South African President Cyril Ramaphosa could not have made a more poignant observation when he stated that his crime-ridden country is currently fighting two serious pandemics – the coronavirus and gender-based violence.
And statistics showing that a woman gets murdered every three hours and raped every 15 seconds are enough of crime reports to inform the president to reach the conclusion that South Africa was indeed under siege by two pandemics.
The saddest part of the murders and rape crimes was that they were committed by mainly men the victims knew very well as husbands, boyfriends or lovers, and that the crime scenes were usually in the perpetrators’ homes, public places or prisons, according to the police.
Right now a sugarcane field in the south coast of KwaZulu/Natal Province has become the latest murder scene after the bodies of five women were dumped there in the past few weeks.
Police Minister Bheki Cele said his officers had arrested two men who will appear in court on Monday for the crimes.
“We are glad to say we have picked up some people and we believe those people are the right people.

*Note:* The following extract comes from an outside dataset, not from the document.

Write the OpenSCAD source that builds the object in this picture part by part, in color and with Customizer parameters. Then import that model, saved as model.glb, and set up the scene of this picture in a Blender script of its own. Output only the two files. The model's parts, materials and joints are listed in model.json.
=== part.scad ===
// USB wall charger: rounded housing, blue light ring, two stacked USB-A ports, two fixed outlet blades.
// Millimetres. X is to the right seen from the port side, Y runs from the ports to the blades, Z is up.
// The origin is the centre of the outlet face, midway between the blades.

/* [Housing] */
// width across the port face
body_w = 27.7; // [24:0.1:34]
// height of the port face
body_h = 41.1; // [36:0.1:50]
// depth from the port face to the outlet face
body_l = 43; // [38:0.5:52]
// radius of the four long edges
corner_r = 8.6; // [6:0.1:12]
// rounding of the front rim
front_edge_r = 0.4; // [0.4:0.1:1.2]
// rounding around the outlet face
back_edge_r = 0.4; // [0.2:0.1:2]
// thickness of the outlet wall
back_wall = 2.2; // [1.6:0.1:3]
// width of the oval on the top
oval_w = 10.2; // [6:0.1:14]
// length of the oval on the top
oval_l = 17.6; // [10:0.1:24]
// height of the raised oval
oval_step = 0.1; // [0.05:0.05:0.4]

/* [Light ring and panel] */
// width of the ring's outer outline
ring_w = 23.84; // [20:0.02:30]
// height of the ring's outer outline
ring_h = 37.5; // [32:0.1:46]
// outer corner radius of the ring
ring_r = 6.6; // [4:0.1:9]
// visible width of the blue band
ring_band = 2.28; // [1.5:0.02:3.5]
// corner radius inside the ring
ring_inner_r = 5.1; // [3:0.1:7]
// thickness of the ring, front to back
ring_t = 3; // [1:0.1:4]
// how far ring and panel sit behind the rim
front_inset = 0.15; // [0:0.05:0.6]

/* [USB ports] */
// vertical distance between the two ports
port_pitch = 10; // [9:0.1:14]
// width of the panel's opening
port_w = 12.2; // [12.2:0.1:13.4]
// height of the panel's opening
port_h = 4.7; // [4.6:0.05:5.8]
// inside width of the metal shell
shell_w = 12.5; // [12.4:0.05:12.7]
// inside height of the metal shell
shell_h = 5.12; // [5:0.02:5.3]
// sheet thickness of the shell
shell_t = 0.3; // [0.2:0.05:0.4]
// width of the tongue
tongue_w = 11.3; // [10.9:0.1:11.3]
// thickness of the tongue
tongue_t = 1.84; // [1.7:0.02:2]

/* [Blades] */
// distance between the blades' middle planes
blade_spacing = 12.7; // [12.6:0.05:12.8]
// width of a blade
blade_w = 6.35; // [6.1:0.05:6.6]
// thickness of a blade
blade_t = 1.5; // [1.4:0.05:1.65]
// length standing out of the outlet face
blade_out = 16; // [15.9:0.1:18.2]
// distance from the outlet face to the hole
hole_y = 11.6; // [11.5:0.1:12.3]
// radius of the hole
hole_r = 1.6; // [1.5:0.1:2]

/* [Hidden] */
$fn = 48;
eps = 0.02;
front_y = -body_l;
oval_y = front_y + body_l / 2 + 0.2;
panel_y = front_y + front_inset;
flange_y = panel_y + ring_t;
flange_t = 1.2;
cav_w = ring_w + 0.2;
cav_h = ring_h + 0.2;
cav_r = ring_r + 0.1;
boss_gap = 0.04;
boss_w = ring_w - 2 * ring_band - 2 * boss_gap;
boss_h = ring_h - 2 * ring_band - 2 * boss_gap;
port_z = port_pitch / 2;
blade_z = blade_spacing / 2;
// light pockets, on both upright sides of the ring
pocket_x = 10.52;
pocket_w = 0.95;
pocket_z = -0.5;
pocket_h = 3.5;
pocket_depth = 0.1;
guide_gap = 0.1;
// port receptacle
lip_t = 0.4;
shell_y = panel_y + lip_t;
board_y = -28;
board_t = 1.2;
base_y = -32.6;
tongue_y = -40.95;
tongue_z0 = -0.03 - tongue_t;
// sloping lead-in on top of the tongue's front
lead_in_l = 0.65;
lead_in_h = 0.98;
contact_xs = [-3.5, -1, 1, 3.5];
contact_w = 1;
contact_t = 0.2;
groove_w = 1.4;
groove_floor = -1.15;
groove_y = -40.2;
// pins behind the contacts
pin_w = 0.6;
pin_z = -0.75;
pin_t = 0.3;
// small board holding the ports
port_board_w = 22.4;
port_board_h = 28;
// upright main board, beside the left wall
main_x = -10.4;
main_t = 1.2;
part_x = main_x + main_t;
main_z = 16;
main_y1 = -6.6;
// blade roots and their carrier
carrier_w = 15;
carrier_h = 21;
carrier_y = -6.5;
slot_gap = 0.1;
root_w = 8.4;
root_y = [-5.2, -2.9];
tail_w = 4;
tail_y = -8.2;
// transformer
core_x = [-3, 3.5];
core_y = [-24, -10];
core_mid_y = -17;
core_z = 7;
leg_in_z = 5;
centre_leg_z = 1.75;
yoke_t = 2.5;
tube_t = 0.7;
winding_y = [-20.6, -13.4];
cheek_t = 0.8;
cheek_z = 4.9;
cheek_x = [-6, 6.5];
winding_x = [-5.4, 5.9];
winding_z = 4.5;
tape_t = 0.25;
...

They will be appearing in court on Monday and they are local people,” Cele said without giving further details on Saturday.
Such serial killings are not new in South Africa, whose notoriously violent culture observers have attributed to its centuries of subjugation under the murderous apartheid system of racial segregation, a period when the lives of black people were considered to be less than that of whites according to the supremacist doctrine of European settlers.
The transition to black majority rule and an end to apartheid atrocities, however, seem to have done little to end this negative culture as crime and the coronavirus seems to have teamed up to continue wreaking havoc on the 57 million people of the Rainbow Nation.
Ramaphosa, addressing men who are the main culprits in committing the highest percentage of the murderous and GBV acts, urged them to take the lead in the fight against the country’s gender based violence during his Women’s Day speech days ago.
Apart from femicide, children have also been targeted in the GBV pandemic – infants as young as six months have fallen victim to sexual assault in South Africa, police statistics show.
While plans are in place to provide support for victims of GBV, the country needed to work together to stop, not only the Covid-19 pandemic, but femicide and infanticide as well, the president said in his appeal to the nation as it marked this year’s Women’s Day.
This is the occasion that started 56 years ago on 9 August when the country’s women in their thousands marched to the seat of government in Pretoria to protest the apartheid government’s harsh laws.
In his Women’s Day virtual speech, Ramaphosa noted that South Africa was in the grip of two pandemics — the coronavirus pandemic and the scourge of gender-based violence and femicide.
He said: “We can no longer as a nation ignore the deafening cries of women and children for protection, for help and for justice.
“It has been eleven months since I addressed a joint sitting of Parliament to announce an Emergency Response Action Plan to combat gender-based violence and femicide.
“Since then we have taken concrete actions to provide greater support and care to survivors of gender-based violence.
“We have increased the number of shelters and care centres for survivors and improved the capacity of our police to deal with crimes of gender-based violence.”
Ramaphosa added: “We have made important progress in reforming our laws to give greater protection to survivors of domestic and sexual violence.
“Now we also have a National Strategic Plan which, among other things, aims to promote women’s economic inclusion.”
The president stated that one of the most important ways to reduce the vulnerability of women to gender-based violence was to enable them to become financially independent.
“With the launch of Generation Equality and with the implementation of the National Strategic Plan we have a unique opportunity to refashion our society and the lives of the women of South Africa,” he said.
The president also said the speeding up the process of giving land to women would help empower them.
“We will ensure that our own land reform process favours all historically disadvantaged people – including women – in getting land and the means to farm it,” he said.
According to Ramaphosa, “of the R75-million in Covid-19 relief earmarked for farming input vouchers, 53-percent of the beneficiaries will be rural women.
“We must ensure that women subsistence and small-scale farmers continue to receive support beyond the lockdown.”
Minister Cele, however, said the lockdown had, ironically, reduced the number of GBV violence under the Level 3 lockdown, but this was temporary should the restrictions be lifted as some sectors of society have been demanding.
Meanwhile, the state of disaster law empowering the country to reinforce the lockdown restrictions will end on Saturday (15 August).